Since entering the Air Force, Airman Ryan has been able to dabble in his “hobby” of acting, but he said the biggest role he has right now is serving his country.

“Right now, the KC-135 [Stratotanker] is my stage, and my audience is the receivers I provide fuel for,” Airman Ryan said. “I’m proud of what I do and for whom I am serving. No production can compare to the world as I see it through the boom window.”

Airman Ryan has deployed to several locations supporting operations Iraqi Freedom and Enduring Freedom. Being deployed quite frequently makes working on any “large” theater or performing arts functions difficult.

“Being a flyer restricts the time at home to be involved in any big production,” Airman Ryan said. “It takes about eight weeks to put up a good production. Auditioning for a part is not fair to the cast and crew when I am called to … duty on opening night.”

Airman Ryan has been able to get in some acting opportunities though.

“In the summer of 2003, I volunteered to help with the Missoula Children’s Theatre performance here of 'Snow White,’” he said. “It was a blast.”

This past Easter he said he played the role of Jesus in a production at a forward-deployed location about the life, death and resurrection of Jesus Christ.

“Just recently, I was going to play the part of Blaine Barnacle, the groom, in a murder mystery, but duty called, and I am now out on deployment,” he said.

Being a boom operator has its challenges -- particularly while deployed, Airman Ryan said. Whether it is trying to get training completed on time or enduring a lot of family separation, he said he stays focused and draws from his work experience for the day he can use it as an actor in a “big” production.

“An actor creates emotions through life experiences,” Airman Ryan said. “Whether that character is required to laugh, cry or be angry, it all derives from a particular incident in life that the actor relives to generate a ‘true’ emotion. As a boom operator, I am receiving a flood of life experiences that will become quite useful on stage.”

Airman Ryan said someday there is nothing he would like to do more than acting.

“The feeling of walking on stage during opening night, having 1,500 people watch you walk across the stage and look for any hint of a mistake is remarkable,” Airman Ryan said. “To an actor, it's just their character and the other character interacting in daily activities, but to the audience, it's a story unfolding in front of their eyes.”

Airman Ryan said he would like to start something like a “Tops in Blue” for Air Force actors to do theater productions.

“We could acquire actors from all over the world, maybe 12 to 15, and have a repertoire of maybe four productions involving Shakespeare, comedy and drama,” Airman Ryan said. “We could travel from base to base with a different production each night.”
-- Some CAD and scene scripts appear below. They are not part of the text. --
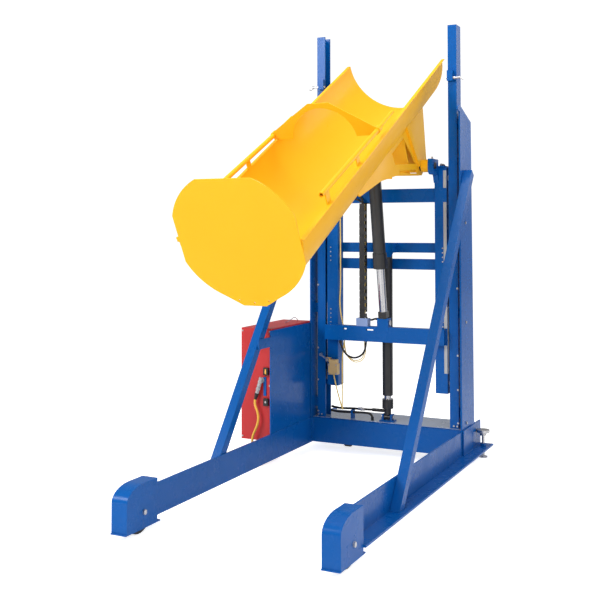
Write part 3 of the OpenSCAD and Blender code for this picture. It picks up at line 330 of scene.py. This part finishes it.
materials = {name: makeFinish(name, *spec) for name, spec in finishes.items()}
finishOfSlot = {"blue_paint": "bluePaint", "yellow_paint": "yellowPaint", "red_paint": "redPaint",
                "black_paint": "blackPaint", "steel": "platedSteel", "chrome": "chromeRod",
                "grey_steel": "rollerSteel", "rubber": "hoseRubber", "wheel": "wheelBlack",
                "black_plastic": "blackPlastic", "yellow_cord": "yellowJacket", "beige": "beigeCase"}
slotOfFinish = {finish: slot for slot, finish in finishOfSlot.items()}
slotOfFinish.update({"greyGrip": "steel", "paleJacket": "yellow_cord"})
print("materials made")

# on every piece, edges sharper than so many degrees are rounded and marked for edge wear and a painted edge
# highlight
edgeWork = {"sharp": 28.0, "segments": 2, "profile": 0.6, "shadeSharp": 40, "normalWeight": 60}


def camel(node):
    first, *rest = node.split("_")
    return first + "".join(word.capitalize() for word in rest)


def addEdgeMark(bm, rounded):
    layer = bm.loops.layers.float_color.new("edge")
    for faces, mark in ((bm.faces, (0, 0, 0, 1)), (rounded, (1, 1, 1, 1))):
        for face in faces:
            for loop in face.loops:
                loop[layer] = mark


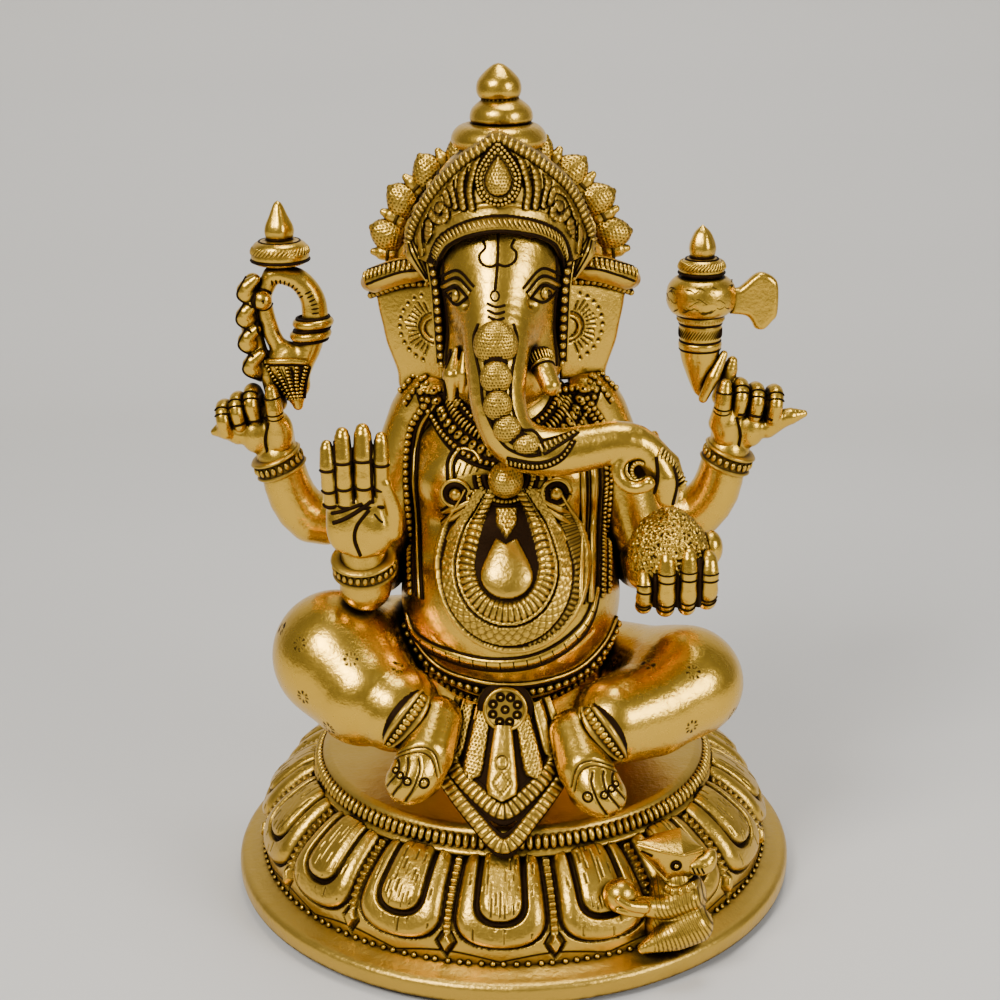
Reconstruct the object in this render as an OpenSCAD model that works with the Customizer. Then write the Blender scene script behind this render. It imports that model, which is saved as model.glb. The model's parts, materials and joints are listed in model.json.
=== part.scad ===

Airman Ryan said such an effort would have to start small.

“I thought of starting a team from Grand Forks where we would do a Midwest tour to places such as Minot Air Force Base, N.D., Ellsworth AFB in S.D., [and] McConnell [AFB] in Kansas,” Airman Ryan said.

Ultimately, Airman Ryan vows to fill his goal of becoming a full-fledged actor whether in the Air Force or otherwise. He said his goal right now is to do his part to win the war on terrorism.

“I’m a boom operator whose job it is to help provide global reach for our Air Force,” Airman Ryan said. “There is no acting gig that can be better than this real-life production.”